I do not find it significant that Martin was not verbally advised that he was under arrest until after the search of the satchel, since at the time the dog alerted the police to the presence of contraband, the police had probable cause to arrest. In Commonwealth v. Trenge, 305 Pa.Super. 386, 451 A.2d 701 (1982), the Superior Court explained:
a search conducted immediately prior to an arrest is as valid as a search conducted subsequent and incident to the arrest *154provided the officer had probable cause to arrest prior to the search [and] as long as the contraband discovered in the search is not used as justification or probable cause for the arrest.

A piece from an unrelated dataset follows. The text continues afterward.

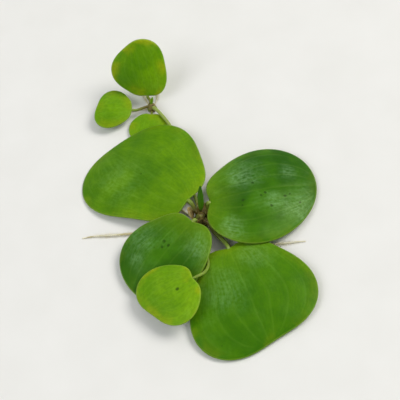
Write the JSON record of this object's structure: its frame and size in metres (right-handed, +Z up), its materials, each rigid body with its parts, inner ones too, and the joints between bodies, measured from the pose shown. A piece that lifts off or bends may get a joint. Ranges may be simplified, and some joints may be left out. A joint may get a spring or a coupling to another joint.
{
  "type": "floating water plant",
  "caption": "Amazon frogbit lifted from the water: a rosette of round spongy leaves on short stalks with roots, and a small daughter plantlet on a runner.",
  "frame": {"origin": "middle of the crown's flat base, on the surface that the plant lies on", "axes": "+Z up out of the crown, +Y from the crown towards the daughter plantlet's end, +X to the right when the plantlet is at the back"},
  "size_m": [0.0654, 0.0944, 0.0163],
  "materials": {
    "leaf": null,
    "leaf_dark": "older leaf skin, darker green with a greyish wet sheen",
    "leaf_young": "young leaf skin, light yellow green, satin",
    "stalk": "smooth translucent stalk, pale olive green, brownish near the crown",
    "crown_tissue": "rough brown green stem tissue",
    "stipule": "thin papery brown membrane",
    "root": "soft cream root with fine side hairs"
  },
  "bodies": {
    "root": {"crown": "crown_tissue", "daughter_crown": "crown_tissue", "leaf_left": "leaf", "leaf_lower_right": "leaf", "daughter_leaf_tall": "leaf", "daughter_leaf_side": "leaf", "daughter_leaf_front": "leaf", "leaf_right": "leaf_dark", "leaf_lower_left": "leaf_dark", "leaf_furled": "leaf_dark", "leaf_small": "leaf_young", "daughter_leaf_furled": "leaf_young", "stalk_left": "stalk", "stalk_right": "stalk", "stalk_lower_left": "stalk", "stalk_lower_right": "stalk", "stalk_small": "stalk", "daughter_stalk_tall": "stalk", "daughter_stalk_side": "stalk", "daughter_stalk_front": "stalk", "runner": "stalk", "stipule_back": "stipule", "stipule_left": "stipule", "root_1": "root", "root_2": "root", "root_3": "root", "root_4": "root", "root_5": "root", "root_6": "root", "root_7": "root", "root_8": "root", "root_9": "root", "root_10": "root", "daughter_root_1": "root", "daughter_root_2": "root", "daughter_root_3": "root"}
  },
  "joints": []
}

Commonwealth v. Trenge, at 404, n. 8, 451 A.2d at 710, n. 8 (1982) citing Rawlings v. Kentucky, 448 U.S. 98, 111, 100 S.Ct. 2556, 2564, 65 L.Ed.2d 633 (1980) (“Where the formal arrest followed quickly on the heels of the challenged search of petitioner’s person, we do not believe it particularly important that the search preceded the arrest rather than vice versa.”); Sibron v. New York, 392 U.S. 40, 77, 88 S.Ct. 1889, 1909, 20 L.Ed.2d 917 (1968) (Harlan, J. concurring) (“There is no case in which the defendant may validly say, ‘Although the officer had a right to arrest me at the moment when he seized me and searched my person, the search is invalid because he did not in fact arrest me until afterwards’).
Therefore, I find thát the police properly conducted a dog sniff supported by reasonable suspicion, and then properly conducted a search incident to a lawful arrest supported by probable cause.
I dissent.
LARSEN and PAPADAKOS, JJ., join this dissenting opinion.. United States v. Beale, 674 F.2d 1327 (9th Cir.1982) (“Beale I") was vacated at 463 U.S. 1202 in light of United States v. Place, 462 U.S. 696, 103 S.Ct. 2637, 77 L.Ed.2d 110 (1983). In United States v. Beale, 736 F.2d 1289 (9th Cir.1984) (“Beale II") the court determined that a canine sniff search of personal luggage did not constitute a search implicating the fourth amendment. This subsequent case history, which occurred prior to Johnston, does not change the [act that the Johnston Court found the rationale expressed in Beale I to be persuasive.